D’abord, au fond d’un vallon creux, s’étant un lac que tous les côtés entourent des hôtelleries. Là, hommes et femmes, garçons et filles, nobles et vilains, savants et illettrés, le vieillard engourdi et la jeunesse au pied léger, l’homme intact et le blessé, celui qui est couvert de cicatrices ou déchiré d’ulcères, gens sains ou gens malades, tous viennent réchauffer leurs membres dans le même bassin d’eau fumante, enfermé dans une enceinte de murs d’environ deux cents pas.
On peut y voir, assis sous un toit de feuillage, des gens riches qui ont loué la place à prix d’argent. Tout autour, les baigneurs en foule se tiennent collés aux pierres de la muraille, appuyés sur des fourches et plongés dans l’eau jusqu’au menton ; d’autres errent dans le lac transparent, dirigeant avec des bâtons fourchus leur pesante personne et leurs pas vacillants. Condition, rang, sexe, âge, tout est confondu. Beaucoup aussi se lancent à la nage à travers le bassin sur les ondes mouvantes. L’un, debout, se tient hors de l’eau jusqu’à la ceinture, l’autre plonge de temps en temps.

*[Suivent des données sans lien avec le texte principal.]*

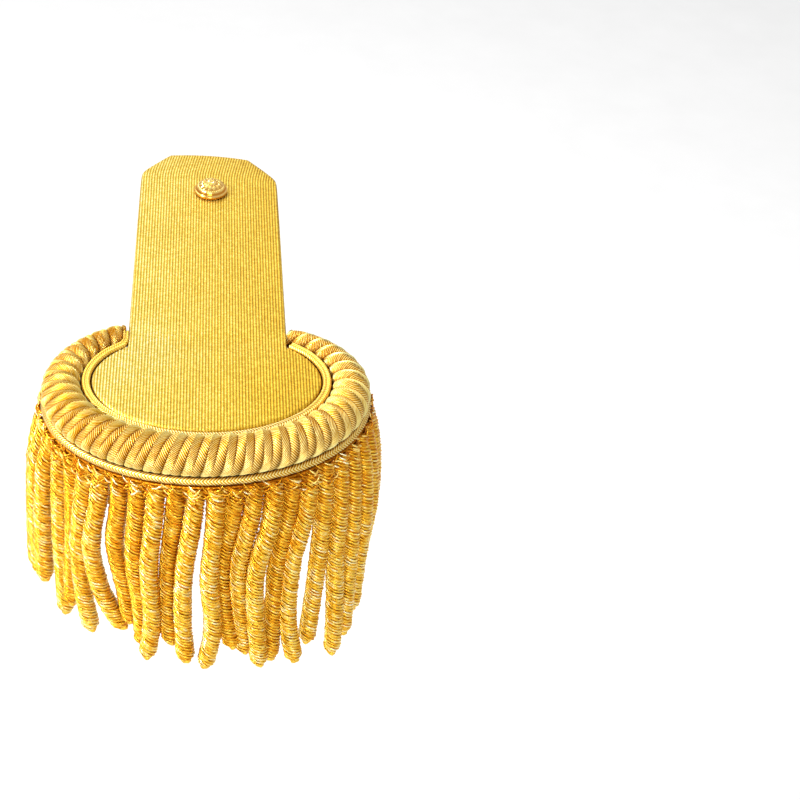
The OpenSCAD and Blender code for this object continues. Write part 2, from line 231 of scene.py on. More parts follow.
class Nodes:
    """Short calls for building a node tree."""

    def __init__(self, name):
        self.mat = bpy.data.materials.new(name)
        self.mat.use_nodes = True
        self.tree = self.mat.node_tree
        self.shader = self.tree.nodes["Principled BSDF"]

    def put(self, kind, ins=(), out=0, **props):
        node = self.tree.nodes.new(kind)
        for key, value in props.items():
            setattr(node, key, value)
        for key, value in dict(ins).items():
            if isinstance(value, bpy.types.NodeSocket):
                self.tree.links.new(value, node.inputs[key])
            else:
                node.inputs[key].default_value = value
        return node.outputs[out]

    def math(self, op, a, b=0.0, c=0.0):
        return self.put("ShaderNodeMath", {0: a, 1: b, 2: c}, operation=op)

    def plus(self, total, value, times, offset=0.0):
        """total + value * times + offset"""
        return self.math("ADD", total, self.math("MULTIPLY_ADD", value, times, offset))

    def wave(self, count):
        """0 where count is a whole number, 1 halfway between."""
        return self.math("MULTIPLY", self.math("PINGPONG", count, 0.5), 2.0)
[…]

Puis à l’endroit même où la source jaillit en bouillonnant, et près de la lèvre de pierre qui alimente l’étang, les vieillards épuisés, les vieilles femmes émaciées, sombre, débile et flasque cohue, troupe pâle, tremblotante et sans charme, assiègent et gardent la place obstinément. Leur souffle glacé attiédit la source, et l’onde pure est souillée de leur contact immonde.
Mais voici que, brillantes et belles, aimables, gracieuses, charmantes, au teint éclatant, pleines d’élégance et souriantes, jeunes femmes et jeunes filles, dignes du cortège de Vénus, apparaissent s’élevant au-dessus de l’onde jusqu’à la ceinture ; leur blanche poitrine est couverte d’une tunique de lin ; tout s’embellit de leur présence et leur contact rassérène les eaux. Le lac attristé rayonne du feu de leurs yeux et l’onde troublée s’égaie du reflet de leurs visages. Les mains entrelacées, elles parcourent cette mer, et leur démarche a plus de souplesse que la branche du saule. Leurs regards s’allument et leurs pupilles s’éclairent ; leurs joues s’animent de l’éclat du carmin et sur leurs lèvres brille la pourpre de Phénicie.

Camerarius, Voyages anciens et modernes dans les Vosges 1500 – 1870, Épinal, Éditions Veuve Durand et fils, Libraires-éditeurs, 1881, pp. 4-5

Bibliographie : Joachim Camerarius (1500-1574) est un savant et réformateur allemand. Il rend compte de son séjour thermal à Plombières.